DyDiT++：具有时间步与空间动态性的扩散Transformer用于高效视觉生成 (DyDiT++: Diffusion Transformers with Timestep and Spatial Dynamics for Efficient Visual Generation)

from arxiv, This paper was accepted to the IEEE Transactions on Pattern Analysis and Machine Intelligence (TPAMI) on January 9, 2026. arXiv admin note: substantial text overlap with arXiv:2410.03456

Diffusion Transformer (DiT), an emerging diffusion model for visual generation, has demonstrated superior performance but suffers from substantial computational costs. Our investigations reveal that these costs primarily stem from the static inference paradigm, which inevitably introduces redundant computation in certain diffusion timesteps and spatial regions. To overcome this inefficiency, we propose Dynamic Diffusion Transformer (DyDiT), an architecture that dynamically adjusts its computation along both timestep and spatial dimensions. Building on these designs, we present an extended version, DyDiT++, with improvements in three key aspects. First, it extends the generation mechanism of DyDiT beyond diffusion to flow matching, demonstrating that our method can also accelerate flow-matching-based generation, enhancing its versatility. Furthermore, we enhance DyDiT to tackle more complex visual generation tasks, including video generation and text-to-image generation, thereby broadening its real-world applications. Finally, to address the high cost of full fine-tuning and democratize technology access, we investigate the feasibility of training DyDiT in a parameter-efficient manner and introduce timestep-based dynamic LoRA (TD-LoRA). Extensive experiments on diverse visual generation models, including DiT, SiT, Latte, and FLUX, demonstrate the effectiveness of DyDiT++. Remarkably, with <3% additional fine-tuning iterations, our approach reduces the FLOPs of DiT-XL by 51%, yielding 1.73x realistic speedup on hardware, and achieves a competitive FID score of 2.07 on ImageNet. The code is available at https://github.com/alibaba-damo-academy/DyDiT.
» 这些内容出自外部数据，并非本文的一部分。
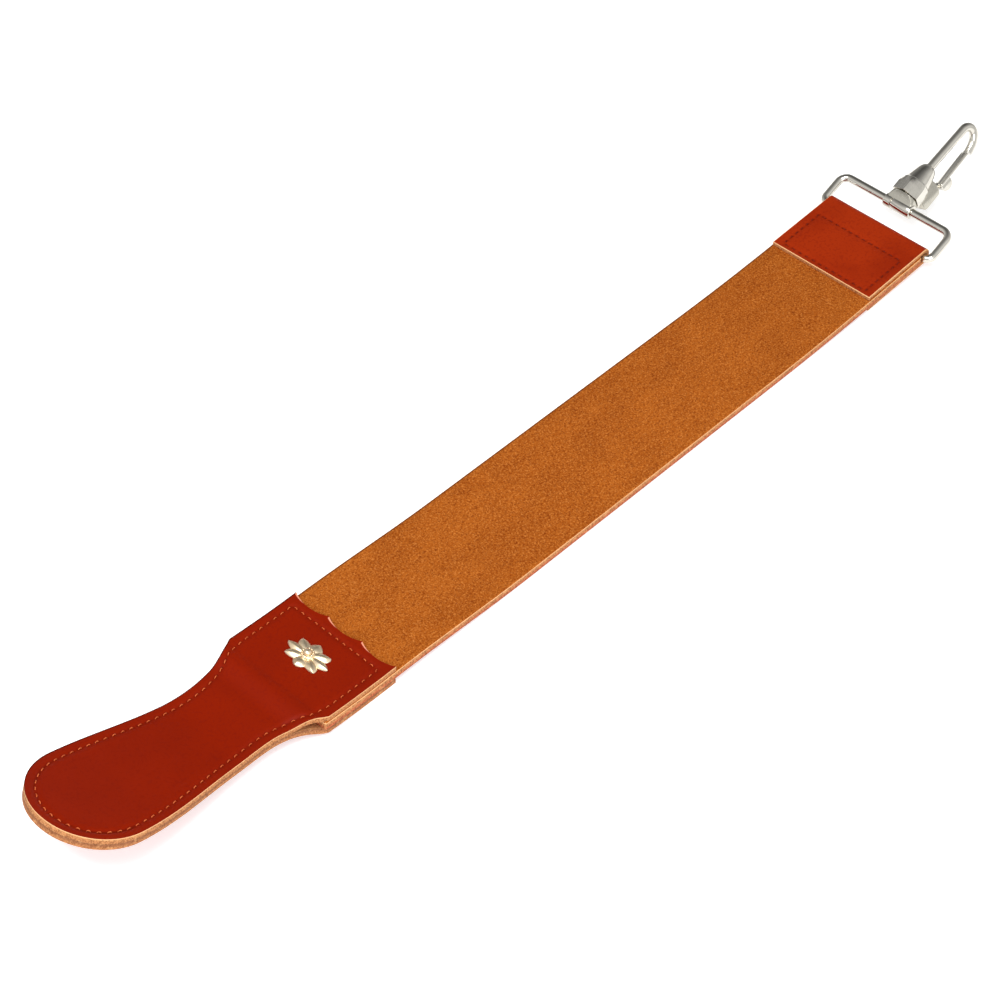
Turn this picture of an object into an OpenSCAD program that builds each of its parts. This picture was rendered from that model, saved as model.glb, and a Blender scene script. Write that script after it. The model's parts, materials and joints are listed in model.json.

翻译：扩散Transformer（DiT）作为一种新兴的视觉生成扩散模型，已展现出卓越性能，但其计算成本高昂。我们的研究发现，这些成本主要源于静态推理范式，该范式不可避免地会在某些扩散时间步和空间区域引入冗余计算。为克服这一低效问题，我们提出了动态扩散Transformer（DyDiT），一种能够沿时间步和空间维度动态调整计算量的架构。基于这些设计，我们进一步提出了扩展版本DyDiT++，在三个关键方面进行了改进。首先，它将DyDiT的生成机制从扩散扩展到流匹配，证明我们的方法同样能加速基于流匹配的生成，从而增强了其通用性。此外，我们增强了DyDiT以处理更复杂的视觉生成任务，包括视频生成和文到图生成，从而拓宽了其实际应用范围。最后，为应对全参数微调的高成本并促进技术普及，我们探索了以参数高效方式训练DyDiT的可行性，并提出了基于时间步的动态LoRA（TD-LoRA）。在包括DiT、SiT、Latte和FLUX在内的多种视觉生成模型上进行的大量实验验证了DyDiT++的有效性。值得注意的是，在额外微调迭代次数<3%的情况下，我们的方法将DiT-XL的FLOPs降低了51%，在硬件上实现了1.73倍的实际加速，并在ImageNet上达到了2.07的竞争性FID分数。代码发布于https://github.com/alibaba-damo-academy/DyDiT。